* Begin *

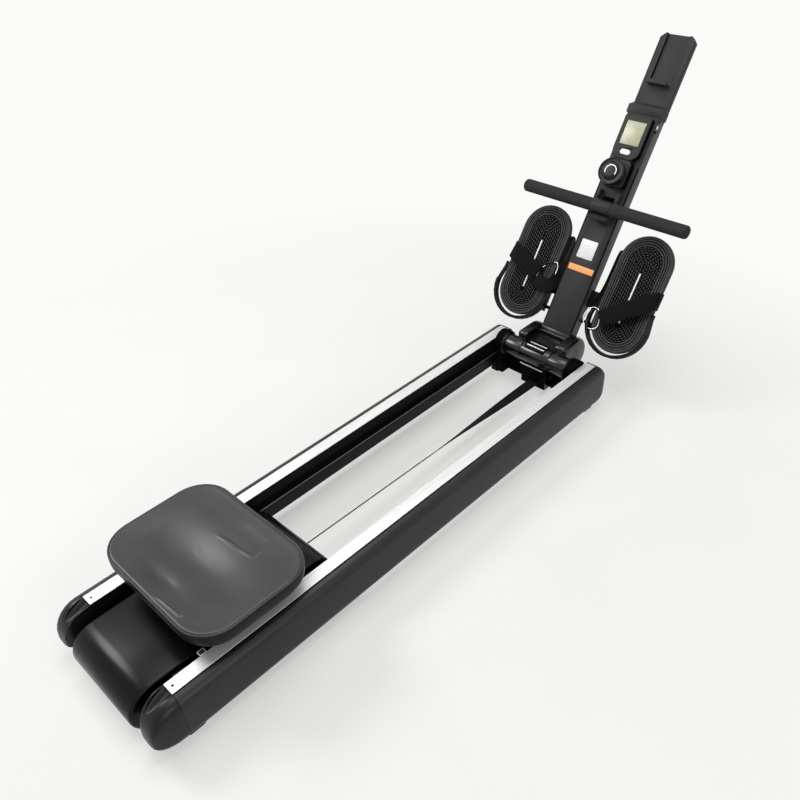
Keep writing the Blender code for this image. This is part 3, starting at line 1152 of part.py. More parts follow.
def make_footrest_frame(column, skins):
    """One welded frame: a rod and a bracket through the column, and a runner behind each pad."""
    rod_x = COLUMN_BACK - COLUMN_WALL - GAP - LOWER_ROD_RADIUS
    reach = PEDAL_SIDE - PAD_WIDTH / 2 - 2 * GAP
    back = COLUMN_BACK - COLUMN_WALL - GAP
    frame = add_object("footrest_frame",
                       box((back - BRACKET_THICK, -reach, BRACKET_LOW), (back, reach, BRACKET_HIGH)),
                       skins["steel_black"], column)
    fuse(frame, rod((rod_x, 0, LOWER_ROD_AT), LOWER_ROD_RADIUS, -reach, reach, "y"), column)
    low = pad_back(RUNNER_LOW) + GAP
    high = pad_back(RUNNER_HIGH) + GAP
    runner = [(low, RUNNER_LOW), (high, RUNNER_HIGH), (high + RUNNER_DEPTH, RUNNER_HIGH),
              (low + RUNNER_DEPTH, RUNNER_LOW)]
    for side in (1, -1):
        inner = reach - RUNNER_JOIN
        ends = sorted((side * inner, side * (inner + RUNNER_WIDTH)))
        fuse(frame, prism(runner, ends[0], ends[1], "y"), column)
    slot = STRAP_WIDTH / 2 + STRAP_SIDE_ROOM
    cut(frame, box((STRAP_LINE - STRAP_CHANNEL_DEPTH, -slot, BRACKET_LOW - OVERSHOOT),
                   (STRAP_LINE + STRAP_WEB + 2 * MM, slot, BRACKET_HIGH + OVERSHOOT)), column)


def stadium(length, width, steps=10):
    half = width / 2
    top = length / 2 - half
    return arc(0, top, half, 0, 180, steps) + arc(0, -top, half, 180, 360, steps)


def make_pedal(side, pedal, skins):
    """Foot pad, heel rim, strap and ring.  Here y runs outwards from the pad's middle line."""
    pad = add_object(mirrored_name(side, "foot_pad"),
                     prism(stadium(PAD_LENGTH, PAD_WIDTH), 0, PAD_THICK, "x"), skins["rubber"], pedal)
    soften(pad, PAD_ROUND, 2, 60)
    half = SLOT_WIDTH / 2
    cut(pad, box((-OVERSHOOT, -half, SLOT_LOW), (PAD_THICK + OVERSHOOT, half, SLOT_HIGH)), pedal)

    rings = []
    centre_z = PAD_WIDTH / 2 - PAD_LENGTH / 2
    radius = PAD_WIDTH / 2 + HEEL_OFFSET
    touch = PAD_WIDTH / 2 + GAP + HEEL_THICK / 2
    half_way = (HEEL_FRONT + HEEL_END_FRONT) / 2
    side_path = [(touch, HEEL_TOP, HEEL_END_FRONT),
                 (touch, HEEL_TOP - HEEL_BLEND / 2, HEEL_END_FRONT),
                 (radius, HEEL_TOP - 2 * HEEL_BLEND, half_way)]
    path = [(-y, z, -1, 0, front) for y, z, front in side_path]
    for step in range(17):
        angle = pi + pi * step / 16
        path.append((radius * cos(angle), centre_z + radius * sin(angle), cos(angle), sin(angle),
                     HEEL_FRONT))
    path += [(y, z, 1, 0, front) for y, z, front in reversed(side_path)]
    for y, z, out_y, out_z, front in path:
        outward = Vector((0, out_y, out_z)) * HEEL_THICK / 2
        deep = Vector(((HEEL_BACK - front) / 2, 0, 0))
        rings.append(band_ring(Vector(((front + HEEL_BACK) / 2, y, z)), deep, outward))
    add_object(mirrored_name(side, "heel_rim"), handed(lofted(rings), side), skins["cover"], pedal)

    make_foot_strap(side, pedal, skins)


def make_foot_strap(side, pedal, skins):
    sizes = LEFT_STRAP if side > 0 else RIGHT_STRAP
    outer_y = PAD_WIDTH / 2 + GAP + STRAP_BAND_THICK / 2
    thick = STRAP_BAND_THICK / 2
    ring_outer = sizes["ring_y"] + RING_LENGTH / 2
    start = Vector((0, outer_y, sizes["outer_z"]))
    end = Vector((0, ring_outer, sizes["ring_z"]))
    way = (end - start).normalized()
    across = Vector((0, -way.z, way.y)) * STRAP_BAND / 2
    # The band's edges run along the pad's side first, then lean into the line of the strap.
    upright = Vector((0, 0, -STRAP_BAND / 2))
    arch = -sizes["arch"]
    rings = [band_ring(Vector((PAD_THICK, outer_y, start.z)), upright, Vector((0, thick, 0))),
             band_ring(Vector((0, outer_y, start.z)), upright, Vector((0, thick, 0))),
             band_ring(Vector((arch * 0.55, outer_y - 2.5 * MM, start.z)), upright.lerp(across, 0.4),
                       Vector((-thick * 0.7, thick * 0.7, 0)))]
    for share in BAND_SHARES:
        point = start.lerp(end, share)
        height = arch * (1 + 0.25 * sin(pi * share))
        rings.append(band_ring(Vector((height, point.y, point.z)), across, Vector((-thick, 0, 0))))
    # The last ring folds the band round the wire of the metal ring.
    wire = RING_WIRE + GAP + thick
    fold = end - way * 0.2 * MM
    for angle in (90, 45, 0, -45, -90):
        turn = radians(angle)
        outward = Vector((-sin(turn), way.y * cos(turn), way.z * cos(turn)))
        centre = Vector((arch + wire, fold.y, fold.z)) + outward * wire
        rings.append(band_ring(centre, across, outward * thick))
    tail = end - way * BAND_TAIL
    rings.append(band_ring(Vector((arch + 2 * wire, tail.y, tail.z)), across, Vector((thick, 0, 0))))
    add_object(mirrored_name(side, "foot_strap"), handed(lofted(rings), side), skins["webbing"], pedal)

    path = ring_path(way, across.normalized(), Vector((arch + wire, fold.y, fold.z)))
    ring = handed(wire_loop(path, RING_WIRE), side)
    add_object(mirrored_name(side, "strap_ring"), ring, skins["chrome"], pedal)


def ring_path(way, across, bar):
    """A D: a straight bar in the strap's fold and a half-round bow beyond it."""
    half = RING_HEIGHT / 2
    points = [bar + across * half * share for share in RING_BAR_SHARES]
    for step in range(1, RING_BOW_STEPS):
        angle = pi * step / RING_BOW_STEPS
        out = RING_LENGTH * RING_BOW_SHARE * sin(angle) + RING_BOW_OUT
        points.append(bar + way * out - across * half * cos(angle))
    return points


def handed(bm, side):
    """The same body for the left side, or its mirror image for the right."""
    bmesh.ops.scale(bm, vec=(1, side, 1), verts=bm.verts[:])
    return bm


def wire_loop(path, radius, sides=8):
    rings = []
    count = len(path)
    flat = Vector((1, 0, 0))
    for index, point in enumerate(path):
        ahead = (path[(index + 1) % count] - path[index - 1]).normalized()
        side_way = ahead.cross(flat)
        turns = [2 * pi * k / sides for k in range(sides)]
        rings.append([point + flat * radius * cos(turn) + side_way * radius * sin(turn)
                      for turn in turns])
    return lofted(rings, closed=True)


def build():
    clear_scene()
    skins = make_finishes()
    machine = add_frame("machine_frame", (-CENTRE_X, 0, 0))
    column = add_frame("fold_axis", PIVOT, TILT, machine)
    for side in (1, -1):
        make_rail(side, machine, skins)
    make_housing(machine, skins)
    make_drive(machine, skins)
    make_seat(machine, skins)
    make_front(machine, skins)
    make_lower_strap(machine, skins)
    make_column_foot(column, machine, skins)
    make_column(column, skins)
    make_console(column, skins)
    make_knob(column, skins)
    make_cradle(column, skins)
    make_handle(column, skins)
    make_footrest_frame(column, skins)
    for side in (1, -1):
        name = mirrored_name(side, "pedal_frame")
        pedal = add_frame(name, (PEDAL_BACK, side * PEDAL_SIDE, PEDAL_UP), radians(PEDAL_LEAN), column)
        make_pedal(side, pedal, skins)


build()
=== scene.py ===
"""The looks of the magnetic rowing machine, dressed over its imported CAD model."""
import json
from math import atan2, cos, exp, hypot, pi, radians, sin

import bmesh
import bpy
from mathutils import Matrix, Vector

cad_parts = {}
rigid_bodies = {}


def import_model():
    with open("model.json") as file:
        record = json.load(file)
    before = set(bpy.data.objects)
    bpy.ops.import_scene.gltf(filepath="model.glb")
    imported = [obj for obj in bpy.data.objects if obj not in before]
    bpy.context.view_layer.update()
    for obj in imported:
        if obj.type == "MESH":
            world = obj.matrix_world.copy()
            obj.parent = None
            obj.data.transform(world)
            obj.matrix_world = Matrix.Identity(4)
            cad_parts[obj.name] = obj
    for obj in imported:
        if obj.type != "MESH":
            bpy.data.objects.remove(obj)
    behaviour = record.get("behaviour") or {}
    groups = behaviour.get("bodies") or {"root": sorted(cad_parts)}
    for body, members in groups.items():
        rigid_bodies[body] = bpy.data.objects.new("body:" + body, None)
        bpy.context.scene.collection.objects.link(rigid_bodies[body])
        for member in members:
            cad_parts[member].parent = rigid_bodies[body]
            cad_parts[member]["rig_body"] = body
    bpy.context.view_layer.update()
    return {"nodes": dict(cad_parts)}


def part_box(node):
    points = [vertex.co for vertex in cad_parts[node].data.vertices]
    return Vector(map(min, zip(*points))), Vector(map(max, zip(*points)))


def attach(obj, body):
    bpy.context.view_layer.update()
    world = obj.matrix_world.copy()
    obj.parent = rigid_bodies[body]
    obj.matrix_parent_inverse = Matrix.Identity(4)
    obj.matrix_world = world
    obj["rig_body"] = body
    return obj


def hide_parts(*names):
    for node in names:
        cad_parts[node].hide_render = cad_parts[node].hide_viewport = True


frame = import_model()
MM = 0.001
SIDES = ((1, "left"), (-1, "right"))

# Places taken from the part, in the machine frame or up the column
CENTRE_X = 861.575 * MM
PIVOT = Vector((1254 * MM - CENTRE_X, 0, 113 * MM))
TILT = radians(32.5)
RAIL_TOP = 130 * MM
LEDGE_TOP = 94 * MM
LEDGE_EDGE = 114 * MM
STRIP_REAR = -CENTRE_X
STRIP_MIDDLE = 141 * MM
SEAT_CENTRE = 192 * MM - CENTRE_X
SEAT_LENGTH = 267 * MM
SEAT_WIDTH = 360 * MM
SEAT_CORNER = 72 * MM
SEAT_LOW = 182 * MM
COLUMN_FACE = 41.5 * MM
REST_SIDE = 48 * MM
PEDAL_BACK = 56.4 * MM
PEDAL_SIDE = 153.8 * MM
PEDAL_UP = 234.2 * MM
PEDAL_LEAN = radians(2)
PAD_LENGTH = 315 * MM
PAD_WIDTH = 147 * MM
PAD_THICK = 16 * MM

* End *

- [WRITTEN PROBLEM] Above is a listing; print exactly its lines from the one with "make_column(column, skins)" through the one with "before = set(bpy.data.objects)", and no other lines.

- [RESPONSE BELOW]
    make_column(column, skins)
    make_console(column, skins)
    make_knob(column, skins)
    make_cradle(column, skins)
    make_handle(column, skins)
    make_footrest_frame(column, skins)
    for side in (1, -1):
        name = mirrored_name(side, "pedal_frame")
        pedal = add_frame(name, (PEDAL_BACK, side * PEDAL_SIDE, PEDAL_UP), radians(PEDAL_LEAN), column)
        make_pedal(side, pedal, skins)


build()
=== scene.py ===
"""The looks of the magnetic rowing machine, dressed over its imported CAD model."""
import json
from math import atan2, cos, exp, hypot, pi, radians, sin

import bmesh
import bpy
from mathutils import Matrix, Vector

cad_parts = {}
rigid_bodies = {}


def import_model():
    with open("model.json") as file:
        record = json.load(file)
    before = set(bpy.data.objects)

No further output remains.